In order to do this, run a long read SV caller which will output readnames with the SV calls. Examples include Sniffles https://github.com/fritzsedlazeck/Sniffles or pbsv https://github.com/PacificBiosciences/pbsv but any caller can be used. In order to make the variant caller bedpe compatible with the resolution code, ensure that columns are: CHR1, POS1, POS2, CHR2, POS3, POS4, ID, QUAL, STRAND1, STRAND2, REF, TYPE, FILTER, INFO, GT:DR:DV, INFO2. This is the default output from Sniffles.
Files needed in order run this code are:
1) haplotagged bam file - output from whatshap haplotag 2) bedpe file - structural variants called across all chromosomes not just chromosome of interest (used to determine baseline SV rate) 3) heterozygous snps file - vcf file used to for phasing by whatshap.
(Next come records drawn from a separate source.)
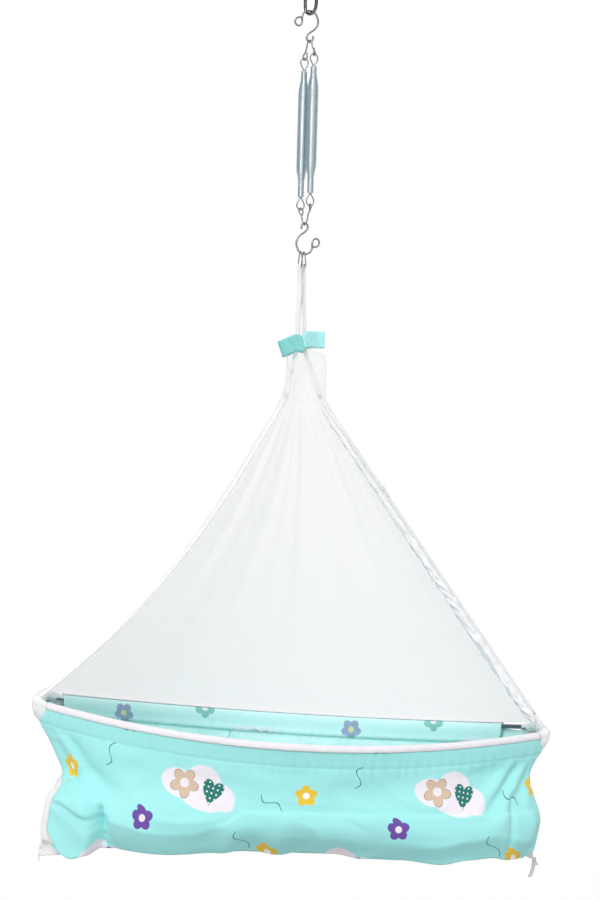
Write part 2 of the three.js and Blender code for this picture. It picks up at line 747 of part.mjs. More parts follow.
function zipSlider() {
  const half = SLIDER_WIDTH / 2;
  const pull = PULL_WIDTH / 2;
  const outline = new THREE.Shape([
    new THREE.Vector2(half, SLIDER_LENGTH / 2),
    new THREE.Vector2(-half, SLIDER_LENGTH / 2),
    new THREE.Vector2(-half, -SLIDER_LENGTH / 2 + pull),
    new THREE.Vector2(-pull, -SLIDER_LENGTH / 2),
    new THREE.Vector2(-pull, -PULL_LENGTH),
    new THREE.Vector2(pull, -PULL_LENGTH),
    new THREE.Vector2(pull, -SLIDER_LENGTH / 2),
    new THREE.Vector2(half, -SLIDER_LENGTH / 2 + pull),
  ]);
  const geometry = new THREE.ExtrudeGeometry(outline, { depth: SLIDER_THICK, bevelEnabled: false });
  const up = rightEdge.clone().negate();
  const across = new THREE.Vector3().crossVectors(up, zipOut);
  const turn = new THREE.Matrix4().makeBasis(across, up, zipOut);
  const stand = zipFace + ZIP_THICK / 2 + CLEARANCE;
  const place = edgePoint(-1, 1, ZIP_PLACE_SHARE).addScaledVector(zipOut, stand);
  turn.setPosition(place);
  geometry.applyMatrix4(turn);
  return geometry;
}
add('zip_slider', zipSlider(), STEEL_WIRE);

// The rim: two bowed rods, two short end bars, and an elbow at each corner
const rodEnd = 1 - CORNER_LEG / RIM_HALF_LENGTH;
const jointGap = 2 * CLEARANCE;
const ROD_STEPS = 16;

function rimRod(side) {
  const reach = rodEnd - jointGap / RIM_HALF_LENGTH;
  const points = [];
  for (let i = 0; i <= ROD_STEPS; i++) points.push(rimPoint(side, mix(-reach, reach, i / ROD_STEPS)));
  return wire(points, ROD_DIAMETER, ROD_STEPS, 8);
}
add('rim_rod_front', rimRod(-1), ROD_STEEL);
add('rim_rod_back', rimRod(1), ROD_STEEL);

function endBar(end) {
  const reach = END_HALF_WIDTH - CORNER_LEG - jointGap;
  const at = (side) => new THREE.Vector3(end * RIM_HALF_LENGTH, side * reach, cornerHeight(end));
  return wire([at(-1), at(1)], ROD_DIAMETER, 1, 8);
}
add('end_bar_left', endBar(-1), ROD_STEEL);
add('end_bar_right', endBar(1), ROD_STEEL);

function cornerElbow(side, end) {
  const corner = rimPoint(side, end);
  const bar = corner.clone();
  bar.y -= side * CORNER_LEG;
  const halfway = (1 + rodEnd) / 2;
  const points = [rimPoint(side, end * rodEnd), rimPoint(side, end * halfway), corner, bar];
  return wire(points, CORNER_DIAMETER, 6, 8);
}
for (const [side, end, name] of corners) add(`corner_elbow_${name}`, cornerElbow(side, end), CORNER_PLASTIC);

// A rim binding is folded over the top of a rod pocket
const bindingShares = [
  [1, -0.8], [1, 0], [0.81, 0.59], [0.31, 0.95], [-0.31, 0.95], [-0.81, 0.59], [-1, 0], [-1, -0.5],
];
const RIM_PLACES = 20;

function rimBinding(side) {
  const rows = bindingShares.map(([out, up]) => {
    const row = [];
    for (let j = 0; j <= RIM_PLACES; j++) {
      const along = mix(-POCKET_END_SHARE, POCKET_END_SHARE, j / RIM_PLACES);
      const point = rimPoint(side, along).addScaledVector(rimOut(side, along), bindingRadius * out);
      point.z += bindingRadius * up;
      row.push(point);
    }
    return side < 0 ? row.reverse() : row;
  });
  return sheet(rows, BINDING_THICK);
}
add('rim_binding_front', rimBinding(-1), WHITE_COTTON);
add('rim_binding_back', rimBinding(1), WHITE_COTTON);

// The cloth walls hang from the rim to the base. Down runs from the rim (0) to the base (1).
function downAt(height) {
  const top = rimPoint(1, 0).z;
  return (top - height) / (top - baseZ);
}

function endReach(down) {
  return mix(RIM_HALF_LENGTH, BASE_HALF_LENGTH, down)
    - WAIST * Math.sin((QUARTER_TURN * Math.min(down, 2 * WAIST_SHARE)) / WAIST_SHARE) ** 2
    + END_BELLY * bump(down, BELLY_SHARE, BELLY_SPREAD_SHARE);
}

function wallHalfWidth(along, down) {
  const rim = END_HALF_WIDTH + (RIM_HALF_WIDTH - END_HALF_WIDTH) * (1 - along * along);
  const square = 1 - Math.abs(along) ** CORNER_POWER;
  const base = BASE_END_HALF_WIDTH + (BASE_HALF_WIDTH - BASE_END_HALF_WIDTH) * square;
  return mix(rim, base, down) + SIDE_BELLY * bump(down, BELLY_SHARE, BELLY_SPREAD_SHARE) * square;
}

// The bolster lies inside the left end, and the walls are drawn in beside it
const padFoot = baseZ + CLOTH + CLEARANCE;
const bolsterHeight = padFoot + BOLSTER_RADIUS;
const bolsterX = BOLSTER_GAP + BOLSTER_RADIUS - endReach(downAt(bolsterHeight));
const pinchX = bolsterX + BOLSTER_RADIUS + CLEARANCE;

function wallPoint(side, along, down) {
  const x = along * endReach(down);
  const low = THREE.MathUtils.smoothstep(down, WAIST_SHARE, BELLY_SHARE);
  const pinch = PINCH_DEPTH * low * bump(x, pinchX, PINCH_WIDTH);
  const y = wallHalfWidth(along, down) - pinch;
  return new THREE.Vector3(x, side * y, mix(rimPoint(side, along).z, baseZ, down));
}

// The outer face of a wall stands out round its rod and comes in towards the base
function outerWall(side, along, down) {
  return wallPoint(side, along, down).addScaledVector(rimOut(side, along), pocketRadius * (1 - down));
}

// The top of a wall goes over its rod. Each pair is a share of the pocket's radius outwards and
// upwards.
const pocketOverShares = [
  [-1, 0], [-0.71, 0.71], [0, 1], [0.71, 0.71], [1, 0], [1, -1],
];

// The hem inside the pocket comes back to the wall at the stitch line. Each pair is a share of the
// pocket's depth, and of the way from the rod's inner side (0) to the wall (1).
const innerHemShares = [[1, 1], [0.6, 0.5], [0.2, 0]];
const hemSeam = CLOTH + CLEARANCE;
const WALL_ROWS = 8;

function hemPoint(side, along, fallShare, sewnShare) {
  const out = rimOut(side, along);
  const top = rimPoint(side, along);
  const fall = fallShare * POCKET_DEPTH;
  const inner = top.clone().addScaledVector(out, -pocketRadius);
  inner.z -= fall;
  const sewn = outerWall(side, along, fall / (top.z - baseZ)).addScaledVector(out, -hemSeam);
  return inner.lerp(sewn, sewnShare);
}

function sideWall(side) {
  const rows = [];
  const rimRow = (pointAt) => {
    const row = [];
    for (let j = 0; j <= RIM_PLACES; j++) {
      row.push(pointAt(mix(-POCKET_END_SHARE, POCKET_END_SHARE, j / RIM_PLACES)));
    }
    rows.push(row);
  };
  for (const [fall, sewn] of innerHemShares) rimRow((along) => hemPoint(side, along, fall, sewn));
  for (const [out, up] of pocketOverShares) {
    rimRow((along) => {
      const point = rimPoint(side, along).addScaledVector(rimOut(side, along), out * pocketRadius);
      point.z += up * pocketRadius;
      return point;
    });
  }
  for (let i = 1; i <= WALL_ROWS; i++) {
    const down = i / WALL_ROWS;
    const wide = THREE.MathUtils.smoothstep(down, 0, WALL_CORNER_SHARE);
    const reach = mix(POCKET_END_SHARE, 1, wide);
    const row = [];
    for (let j = 0; j <= RIM_PLACES; j++) {
      row.push(outerWall(side, mix(-reach, reach, j / RIM_PLACES), down));
    }
    rows.push(row);
  }
  return sheet(side < 0 ? rows : rows.map((row) => row.reverse()), CLOTH);
}
add('front_wall', sideWall(-1), AQUA_COTTON);
add('back_wall', sideWall(1), AQUA_COTTON);

// An end wall folds over its end bar, hangs between the side walls, and has a short tail
function endWall(end) {
  const rows = [];
  const barHeight = cornerHeight(end);
  const barReach = END_HALF_WIDTH - CORNER_LEG - END_TOP_GAP;
  const row = (reach, x, z) => {
    const places = [];
    for (let j = 0; j <= END_PLACES; j++) {
      places.push(new THREE.Vector3(end * x, mix(-reach, reach, j / END_PLACES), z));
    }
    rows.push(places);
  };
  for (const [fallShare, sewnShare] of innerHemShares) {
    const fall = fallShare * POCKET_DEPTH;
    const down = fall / (barHeight - baseZ);
    const sewn = endReach(down) + pocketRadius * (1 - down) - hemSeam;
    row(barReach, mix(RIM_HALF_LENGTH - pocketRadius, sewn, sewnShare), barHeight - fall);
  }
  for (const [out, up] of pocketOverShares) {
    row(barReach, RIM_HALF_LENGTH + out * pocketRadius, barHeight + up * pocketRadius);
  }
  for (let i = 1; i <= WALL_ROWS; i++) {
    const down = i / WALL_ROWS;
    const wide = THREE.MathUtils.smoothstep(down, 1 / WALL_ROWS, WALL_CORNER_SHARE);
    const reach = mix(barReach, wallHalfWidth(1, down) - SEAM_GAP, wide);
    row(reach, endReach(down) + pocketRadius * (1 - down), mix(barHeight, baseZ, down));
  }
  const tail = wallHalfWidth(1, 1) * TAIL_WIDTH_SHARE;
  row(tail, endReach(1) + END_TAIL / 2, baseZ - END_TAIL);
  return sheet(end > 0 ? rows : rows.map((places) => places.reverse()), CLOTH);
}
add('end_wall_left', endWall(-1), WHITE_COTTON);
add('end_wall_right', endWall(1), WHITE_COTTON);

// The base cloth lies inside the feet of the walls
function baseCloth() {
  const inset = CLOTH + CLEARANCE + CLEARANCE;
  const point = (across, lengthwise) => {
    const along = 2 * lengthwise - 1;
    const half = Math.abs(wallPoint(1, along, 1).y) - inset;
    const x = along * (endReach(1) - inset);
    return new THREE.Vector3(x, mix(-half, half, across), baseZ + CLOTH / 2);
  };
  return sheet(grid(2, RIM_PLACES, point), CLOTH, { normal: new THREE.Vector3(0, 0, 1) });
}
add('base_cloth', baseCloth(), AQUA_COTTON);

// The mattress: a crowned pad whose sides follow the bellies of the walls. It runs from beside the
// bolster to the right end.
const mattressMiddle = padFoot + MATTRESS_THICK / 2;

function mattress() {
  const inset = CLOTH / 2 + MATTRESS_ROOM;
  const down = downAt(mattressMiddle);
  const edge = MATTRESS_EDGE / 2;
  const reaches = [edge, -edge].map((up) => endReach(downAt(mattressMiddle + up)));
  const right = Math.min(...reaches) - inset;
  const left = pinchX + CLEARANCE;
  const places = 16;
  const point = (across, lengthwise) => {
    const x = mix(left, right, lengthwise);
    const half = Math.abs(wallPoint(1, x / endReach(down), down).y) - inset;
    return new THREE.Vector3(x, mix(-half, half, across), mattressMiddle);
  };
  const closer = (share) => Math.sin(Math.PI * (share - 0.5)) / 2 + 0.5;
  const crown = (i, j) => {
    const side = 1 - Math.abs(2 * closer(i / MATTRESS_ROWS) - 1) ** CROWN_POWER;
    const end = 1 - Math.abs(2 * closer(j / places) - 1) ** (2 * CROWN_POWER);
    return mix(MATTRESS_EDGE, MATTRESS_THICK, Math.sqrt(side * end));
  };
  const rows = grid(MATTRESS_ROWS, places, (across, lengthwise) => point(closer(across), closer(lengthwise)));
  return sheet(rows, crown, { normal: new THREE.Vector3(0, 0, 1) });
}
add('mattress', mattress(), AQUA_COTTON);

// The bolster lies across the left end, with gathered round ends
function bolster() {
  const profile = [new THREE.Vector2(0, -BOLSTER_HALF_LENGTH + BOLSTER_DIMPLE)];
  const steps = 8;
  for (let i = 0; i <= steps; i++) {
    const turn = mix(-QUARTER_TURN, QUARTER_TURN, i / steps);
    const round = Math.cos(turn) ** BOLSTER_ROUND_POWER;
    profile.push(new THREE.Vector2(
      BOLSTER_RADIUS * Math.max(round, BOLSTER_GATHER_SHARE),
      BOLSTER_HALF_LENGTH * Math.sin(turn),
    ));
  }
  profile.push(new THREE.Vector2(0, BOLSTER_HALF_LENGTH - BOLSTER_DIMPLE));
  const geometry = new THREE.LatheGeometry(profile, 16);
  geometry.translate(bolsterX, 0, bolsterHeight);
  return geometry;
}
add('bolster', bolster(), AQUA_COTTON);

// A short tie cord hangs from the left tail, and two tape ties from the right one. The cord's
// route is given from where it leaves the tail.
const tailFoot = baseZ - END_TAIL - 2 * CLEARANCE;
const tailX = endReach(1) + END_TAIL / 2;
const tieCordRoute = [
  [0, 0, 0], [0, 0, -6], [-1, -0.5, -12], [-1.5, -1.5, -18], [-1, -2.5, -24], [0.5, -3, -30],
];

function tieCord() {
  const start = new THREE.Vector3(-tailX, -TIE_SET, tailFoot);
  const points = tieCordRoute.map(([x, y, z]) => new THREE.Vector3(x, y, z).add(start));
  return wire(points, CORD_DIAMETER, 8, 8);
}
add('tie_cord_left', tieCord(), WHITE_COTTON);

const tieShares = [0, 0.3, 0.6, 1];
const TIE_SKEW_SHARE = 0.3;

function tapeTie(y, lean, length) {
  const across = new THREE.Vector3(1, TIE_SKEW_SHARE, 0);
  const places = tieShares.map((share) => ({
    point: new THREE.Vector3(tailX + lean * share * share, y, tailFoot - CLEARANCE - length * share),
    across,
  }));
  return ribbon(places, TIE_WIDTH, TIE_THICK);
}
add('tie_tape_long', tapeTie(-TIE_SET, -TIE_LEAN, TIE_LENGTH), WHITE_COTTON);
add('tie_tape_short', tapeTie(TIE_WIDTH - TIE_SET, TIE_LEAN, TIE_LENGTH * TIE_SHORT_SHARE), WHITE_COTTON);

export default object;
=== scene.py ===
import math

import bpy
from mathutils import Matrix, Vector, noise


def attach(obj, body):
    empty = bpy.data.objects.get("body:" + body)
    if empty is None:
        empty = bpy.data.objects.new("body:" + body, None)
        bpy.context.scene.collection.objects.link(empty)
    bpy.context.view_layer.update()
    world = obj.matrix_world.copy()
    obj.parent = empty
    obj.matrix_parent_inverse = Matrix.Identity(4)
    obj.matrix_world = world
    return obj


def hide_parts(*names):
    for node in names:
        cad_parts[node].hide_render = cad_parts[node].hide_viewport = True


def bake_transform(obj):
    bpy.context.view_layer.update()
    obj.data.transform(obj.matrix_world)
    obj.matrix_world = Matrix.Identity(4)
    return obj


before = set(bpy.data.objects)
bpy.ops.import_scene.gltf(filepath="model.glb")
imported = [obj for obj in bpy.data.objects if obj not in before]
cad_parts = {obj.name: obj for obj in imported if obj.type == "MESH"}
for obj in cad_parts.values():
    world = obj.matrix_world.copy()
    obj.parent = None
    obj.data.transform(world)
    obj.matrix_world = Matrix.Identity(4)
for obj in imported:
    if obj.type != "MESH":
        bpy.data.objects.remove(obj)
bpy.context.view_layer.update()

# A cloth baby cradle that hangs from wire hooks and a pair of springs. Lengths are in metres.

# Camera: level, far off, and turned a little about its own line of sight
CAMERA_PLACE = (0.003, -4.0, -0.83)
CAMERA_LENS = 88.9
CAMERA_SENSOR = 36
CAMERA_ROLL = 1.6

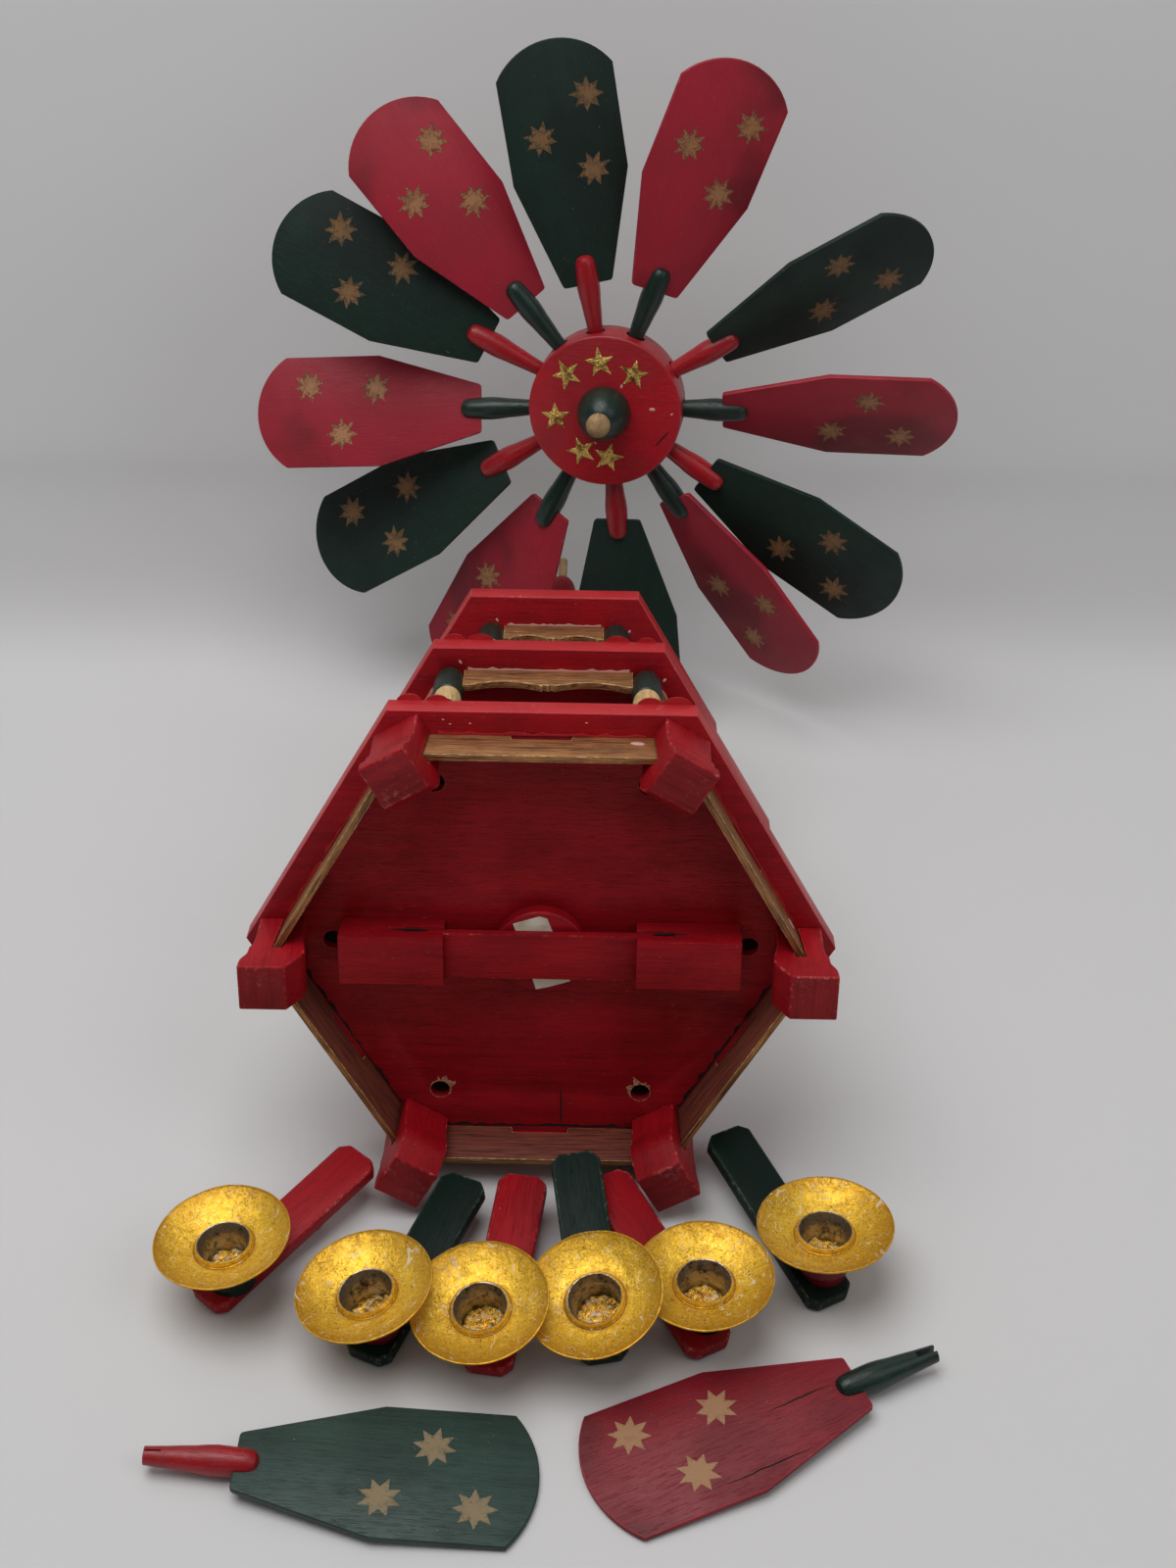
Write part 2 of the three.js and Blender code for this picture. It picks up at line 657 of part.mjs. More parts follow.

The column format should match strelka2 and header should be removed 4) txt file of all read names for haplotype 1, haplotype 2 and the unresolved reads 5) a tab seperated file of haplotype 2 reads with 3 columns: readname, chr, start_position 6) a tab seperated file of haplotype 2 reads with 3 columns: readname, chr, start_position 7) whathap block information - output from whatshap stat 8) phasing haplotype blocks file - information about features of blocks produced by peters code with 7 columns: Haplotype, Number_SNPs, ave_VAF_block1, ave_depth_block1, ave_depth_block2 9) phased VCF file - phased variants produced by whatshap 10) region of loh file with 3 columns: chr start end
With these files you can run CTResolveLowDensity.py. It assumes that there are equal copies of the chromothrpitic and wild-type chromosome. Parameters include:
python CTResolveHighDensity.py \ --chromosome
\ --bam <path to haplotagged bamfile (1) > \ --bedpe <path to SV bedpe (2) > \ --heterozygousSnps <path to snps used for phasing (3)> \ --readnames <path to readnames list (4) > \ --haplotype1_reads <readnames pos chr haplotype1 (5) > \ --haplotype2_reads <readnames pos chr haplotype1 (6) > \ --haplotype_blocks <path to the haplotype blocks produced by whatshap stats (7) > \ --phased_haplotype_blocks <path to the phased haplotype blocks produced by code in haplotype phasing directory (8)> \ --phased_vcf <phased variants produced by whatshap (9) > \ --loh_regions <path to loh file (10) > \ --outputdir \
ChomoDethripsis will produce a bam file for each haplotype. From this conventional assembly methods can be ultilised. It is important to remember that resolution of complex strucutral variation will require manual checking of results to ensure main features of chromothrpisis have been accurately reconstructed. If using Hi-C to subsequently scaffold the initial assembly, run the Hi-C resoltion script in HapFunc.